1.2.2.1. Stock market: time series¶
Download: Download and load the data:
import pandas as pd
import os
# Python 2 vs Python 3:
try:
from urllib.request import urlretrieve
except ImportError:
from urllib import urlretrieve
symbols = {'TOT': 'Total', 'XOM': 'Exxon', 'CVX': 'Chevron',
'COP': 'ConocoPhillips', 'VLO': 'Valero Energy'}
quotes = pd.DataFrame()
for symbol, name in symbols.items():
url = ('https://raw.githubusercontent.com/scikit-learn/examples-data/'
'master/financial-data/{}.csv')
filename = "{}.csv".format(symbol)
if not os.path.exists(filename):
urlretrieve(url.format(symbol), filename)
this_quote = pd.read_csv(filename)
quotes[name] = this_quote['open']
Prediction: Predict ‘Chevron’ from the others
from sklearn import linear_model, model_selection, ensemble
cv = model_selection.ShuffleSplit(random_state=0)

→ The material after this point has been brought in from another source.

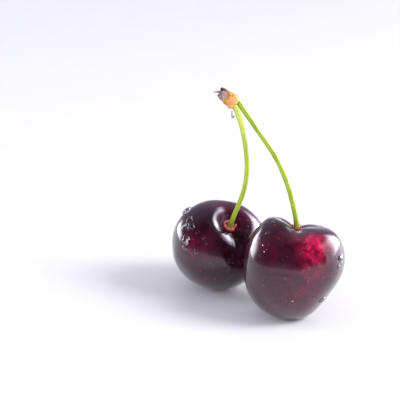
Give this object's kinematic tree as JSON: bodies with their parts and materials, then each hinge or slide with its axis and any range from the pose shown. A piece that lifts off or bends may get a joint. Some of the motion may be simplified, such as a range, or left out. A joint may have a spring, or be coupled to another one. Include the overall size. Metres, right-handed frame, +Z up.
{
  "type": "pair of sweet cherries on joined stalks",
  "caption": "Ripe dark red sweet cherries joined by green stalks on a spur end with bud scales, standing on their own undersides.",
  "frame": {"origin": "on the surface that the pair stands on, under the middle of its box", "axes": "+Z is up; -Y is the front, the suture side of the front fruit; the back fruit is behind it towards -X and +Y"},
  "size_m": [0.0462, 0.0442, 0.0596],
  "materials": {
    "cherry_skin": "glossy near-black purple skin that glows crimson where light comes through, with fine pale speckles",
    "green_stalk": "smooth fresh green stalk, paler at its edges and olive brown at the fruit",
    "calyx_red": "crinkled red-brown plant tissue",
    "spur_wood": "rough tan wood",
    "scale_tan": "papery tan bud scale",
    "scale_gold": "papery golden bud scale",
    "scale_dark": "torn dark brown-purple bud scale",
    "thorn_pink": "pink woody point",
    "dry_fibre": "dry brown fibre",
    "water": "clear water drops on the skin, in the visual model only"
  },
  "bodies": {
    "root": {"cherry_front": "cherry_skin", "cherry_back": "cherry_skin", "calyx_ring_front": "calyx_red", "calyx_ring_back": "calyx_red", "stalk_front": "green_stalk", "stalk_back": "green_stalk", "spur_stub": "spur_wood", "bud_scale_lower_1": "scale_tan", "bud_scale_lower_2": "scale_tan", "bud_scale_lower_3": "scale_tan", "bud_scale_lower_4": "scale_tan", "bud_scale_middle_1": "scale_gold", "bud_scale_middle_2": "scale_gold", "bud_scale_middle_3": "scale_gold", "bud_scale_middle_4": "scale_gold", "bud_scale_tip_1": "scale_dark", "bud_scale_tip_2": "scale_dark", "bud_scale_tip_3": "scale_dark", "spur_thorn": "thorn_pink", "dry_stipule": "dry_fibre"}
  },
  "joints": []
}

print(cross_val_score(linear_model.RidgeCV(),
quotes.drop(columns=['Chevron']),
quotes['Chevron'],
cv=cv).mean())
Out:
0.255791000942
Is this a robust prediction?
Does it cary over across quarters?
Stratification: To thest this we need to stratify cross-validation
using a sklearn.model_selection.LeaveOneGroupOut
quarters = pd.to_datetime(this_quote['date']).dt.to_period('Q')
cv = model_selection.LeaveOneGroupOut()
print(cross_val_score(linear_model.RidgeCV(),
quotes.drop(columns=['Chevron']),
quotes['Chevron'],
cv=cv, groups=quarters).mean())
Out:
-55.0821056887
The problem that we are facing here is the auto-correlation in the data: these datasets are time-series.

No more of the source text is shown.